---------- MATERIAL
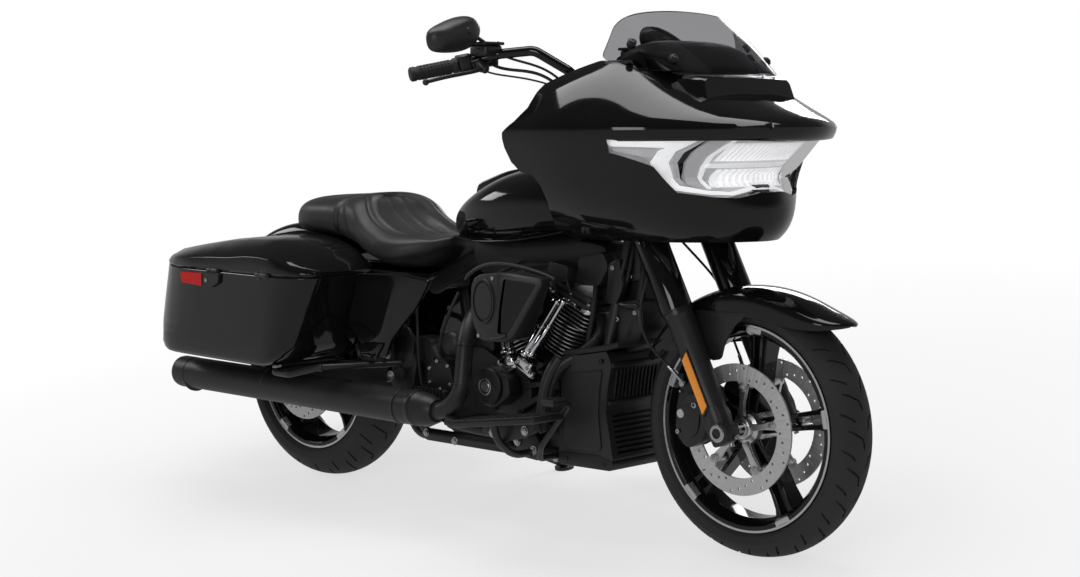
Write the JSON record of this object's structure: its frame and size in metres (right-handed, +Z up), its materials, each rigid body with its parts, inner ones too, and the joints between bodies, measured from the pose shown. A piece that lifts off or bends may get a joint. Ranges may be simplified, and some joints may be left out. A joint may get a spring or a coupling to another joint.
{
  "type": "touring cruiser motorcycle",
  "caption": "Touring cruiser motorcycle with frame-mounted fairing, V-twin engine, hard saddlebags, turning wheels, steering, bag lids and a side stand it leans on.",
  "frame": {"origin": "middle of the parked motorcycle's box, on the floor", "axes": "+X forward, +Y to the rider's left, +Z up"},
  "size_m": [2.4103, 1.0254, 1.3733],
  "materials": {
    "belt_rubber": "matt",
    "black_exhaust": "satin",
    "chrome": "polished",
    "disc_steel": "ground",
    "engine_black": "textured satin",
    "gloss_black": "gloss",
    "lamp_clear": "clear",
    "machined": "machined",
    "plastic_black": "matt",
    "rubber": "matt",
    "satin_black": "satin",
    "seat_vinyl": "grained",
    "smoke_screen": "smoked"
  },
  "bodies": {
    "chassis": {"frame": "satin_black", "headlamp": "lamp_clear", "swingarm": "satin_black", "rear_axle": "machined", "rear_shocks": "satin_black", "crankcase": "engine_black", "cylinder_front": "engine_black", "cylinder_rear": "engine_black", "pushrod_covers": "chrome", "cam_cover": "engine_black", "primary_cover": "engine_black", "air_cleaner": "engine_black", "mufflers": "black_exhaust", "exhaust_pipes": "black_exhaust", "fuel_tank": "gloss_black", "tank_console": "plastic_black", "rear_fender": "gloss_black", "tail_light": "plastic_black", "seat": "seat_vinyl", "side_covers": "gloss_black", "saddlebag_right": "gloss_black", "saddlebag_left": "gloss_black", "bag_guards": "satin_black", "fairing_outer": "gloss_black", "fairing_inner": "plastic_black", "windshield": "smoke_screen", "radiator_cowl": "plastic_black", "footboards": "satin_black", "foot_controls": "satin_black", "drive_belt": "belt_rubber"},
    "front_wheel": {"front_tyre": "rubber", "front_rim": "gloss_black", "front_brake_discs": "disc_steel"},
    "rear_wheel": {"rear_tyre": "rubber", "rear_rim": "gloss_black", "rear_brake_disc": "disc_steel", "rear_pulley": "satin_black"},
    "steering": {"fork_sliders": "satin_black", "fork_yokes": "satin_black", "front_axle": "machined", "front_fender": "gloss_black", "front_brakes": "satin_black", "handlebar": "satin_black", "hand_controls": "plastic_black", "mirrors": "satin_black"},
    "side_stand": {"side_stand": "satin_black"},
    "bag_lid_right": {"bag_lid_right": "gloss_black"},
    "bag_lid_left": {"bag_lid_left": "gloss_black"},
    "fuel_door": {"fuel_door": "satin_black"}
  },
  "joints": [
    {"name": "steering", "type": "hinge", "parent": "chassis", "child": "steering", "pos_m": [0.6113, -0.01717, 0.90147], "axis": [-0.4384, 0.1406, 0.8877], "range_deg": [-30, 30]},
    {"name": "front_wheel_spin", "type": "hinge", "parent": "steering", "child": "front_wheel", "pos_m": [0.88585, -0.10986, 0.31629], "axis": [0, 0.9877, -0.1564], "continuous": true},
    {"name": "rear_wheel_spin", "type": "hinge", "parent": "chassis", "child": "rear_wheel", "pos_m": [-0.73915, -0.10851, 0.3248], "axis": [0, 0.9877, -0.1564], "continuous": true},
    {"name": "side_stand_swing", "type": "hinge", "parent": "chassis", "child": "side_stand", "pos_m": [-0.11915, -0.00592, 0.12873], "axis": [0, 0.454, 0.891], "range_deg": [0, 100]},
    {"name": "bag_lid_right_hinge", "type": "hinge", "parent": "chassis", "child": "bag_lid_right", "pos_m": [-0.63915, -0.46657, 0.6978], "axis": [0.9967, -0.08, 0.0127], "range_deg": [0, 75]},
    {"name": "bag_lid_left_hinge", "type": "hinge", "parent": "chassis", "child": "bag_lid_left", "pos_m": [-0.63915, 0.34729, 0.5689], "axis": [-0.9967, -0.08, 0.0127], "range_deg": [0, 75]},
    {"name": "fuel_door_hinge", "type": "hinge", "parent": "chassis", "child": "fuel_door", "pos_m": [0.17785, -0.01021, 0.94546], "axis": [0, -0.9877, 0.1564], "range_deg": [0, 100]}
  ]
}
--------------------
TASK INSTRUCTIONS: Write the data back out verbatim.

RESULT OF THIS EXERCISE:
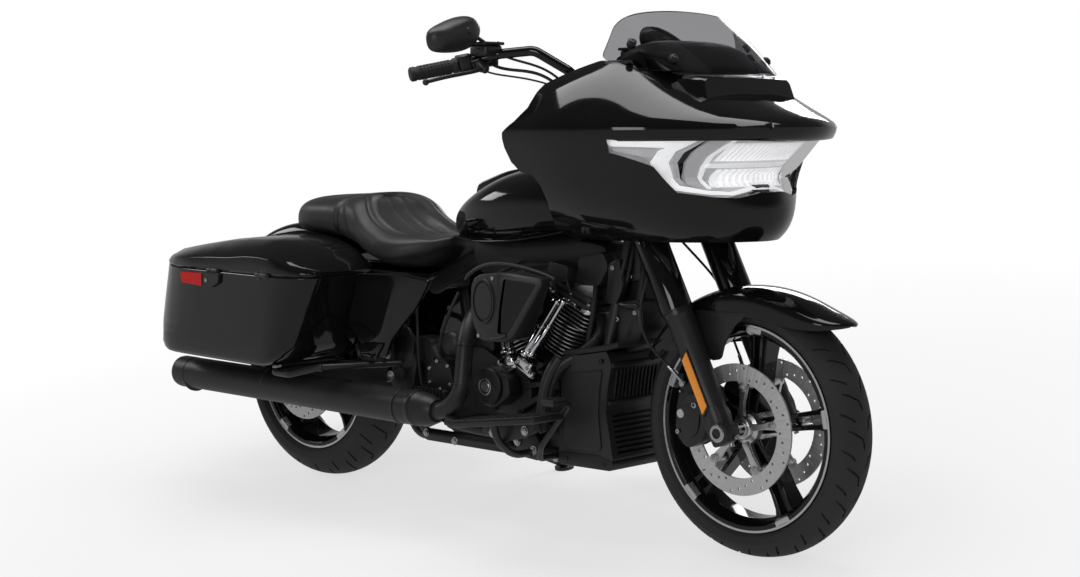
Write the JSON record of this object's structure: its frame and size in metres (right-handed, +Z up), its materials, each rigid body with its parts, inner ones too, and the joints between bodies, measured from the pose shown. A piece that lifts off or bends may get a joint. Ranges may be simplified, and some joints may be left out. A joint may get a spring or a coupling to another joint.
{
  "type": "touring cruiser motorcycle",
  "caption": "Touring cruiser motorcycle with frame-mounted fairing, V-twin engine, hard saddlebags, turning wheels, steering, bag lids and a side stand it leans on.",
  "frame": {"origin": "middle of the parked motorcycle's box, on the floor", "axes": "+X forward, +Y to the rider's left, +Z up"},
  "size_m": [2.4103, 1.0254, 1.3733],
  "materials": {
    "belt_rubber": "matt",
    "black_exhaust": "satin",
    "chrome": "polished",
    "disc_steel": "ground",
    "engine_black": "textured satin",
    "gloss_black": "gloss",
    "lamp_clear": "clear",
    "machined": "machined",
    "plastic_black": "matt",
    "rubber": "matt",
    "satin_black": "satin",
    "seat_vinyl": "grained",
    "smoke_screen": "smoked"
  },
  "bodies": {
    "chassis": {"frame": "satin_black", "headlamp": "lamp_clear", "swingarm": "satin_black", "rear_axle": "machined", "rear_shocks": "satin_black", "crankcase": "engine_black", "cylinder_front": "engine_black", "cylinder_rear": "engine_black", "pushrod_covers": "chrome", "cam_cover": "engine_black", "primary_cover": "engine_black", "air_cleaner": "engine_black", "mufflers": "black_exhaust", "exhaust_pipes": "black_exhaust", "fuel_tank": "gloss_black", "tank_console": "plastic_black", "rear_fender": "gloss_black", "tail_light": "plastic_black", "seat": "seat_vinyl", "side_covers": "gloss_black", "saddlebag_right": "gloss_black", "saddlebag_left": "gloss_black", "bag_guards": "satin_black", "fairing_outer": "gloss_black", "fairing_inner": "plastic_black", "windshield": "smoke_screen", "radiator_cowl": "plastic_black", "footboards": "satin_black", "foot_controls": "satin_black", "drive_belt": "belt_rubber"},
    "front_wheel": {"front_tyre": "rubber", "front_rim": "gloss_black", "front_brake_discs": "disc_steel"},
    "rear_wheel": {"rear_tyre": "rubber", "rear_rim": "gloss_black", "rear_brake_disc": "disc_steel", "rear_pulley": "satin_black"},
    "steering": {"fork_sliders": "satin_black", "fork_yokes": "satin_black", "front_axle": "machined", "front_fender": "gloss_black", "front_brakes": "satin_black", "handlebar": "satin_black", "hand_controls": "plastic_black", "mirrors": "satin_black"},
    "side_stand": {"side_stand": "satin_black"},
    "bag_lid_right": {"bag_lid_right": "gloss_black"},
    "bag_lid_left": {"bag_lid_left": "gloss_black"},
    "fuel_door": {"fuel_door": "satin_black"}
  },
  "joints": [
    {"name": "steering", "type": "hinge", "parent": "chassis", "child": "steering", "pos_m": [0.6113, -0.01717, 0.90147], "axis": [-0.4384, 0.1406, 0.8877], "range_deg": [-30, 30]},
    {"name": "front_wheel_spin", "type": "hinge", "parent": "steering", "child": "front_wheel", "pos_m": [0.88585, -0.10986, 0.31629], "axis": [0, 0.9877, -0.1564], "continuous": true},
    {"name": "rear_wheel_spin", "type": "hinge", "parent": "chassis", "child": "rear_wheel", "pos_m": [-0.73915, -0.10851, 0.3248], "axis": [0, 0.9877, -0.1564], "continuous": true},
    {"name": "side_stand_swing", "type": "hinge", "parent": "chassis", "child": "side_stand", "pos_m": [-0.11915, -0.00592, 0.12873], "axis": [0, 0.454, 0.891], "range_deg": [0, 100]},
    {"name": "bag_lid_right_hinge", "type": "hinge", "parent": "chassis", "child": "bag_lid_right", "pos_m": [-0.63915, -0.46657, 0.6978], "axis": [0.9967, -0.08, 0.0127], "range_deg": [0, 75]},
    {"name": "bag_lid_left_hinge", "type": "hinge", "parent": "chassis", "child": "bag_lid_left", "pos_m": [-0.63915, 0.34729, 0.5689], "axis": [-0.9967, -0.08, 0.0127], "range_deg": [0, 75]},
    {"name": "fuel_door_hinge", "type": "hinge", "parent": "chassis", "child": "fuel_door", "pos_m": [0.17785, -0.01021, 0.94546], "axis": [0, -0.9877, 0.1564], "range_deg": [0, 100]}
  ]
}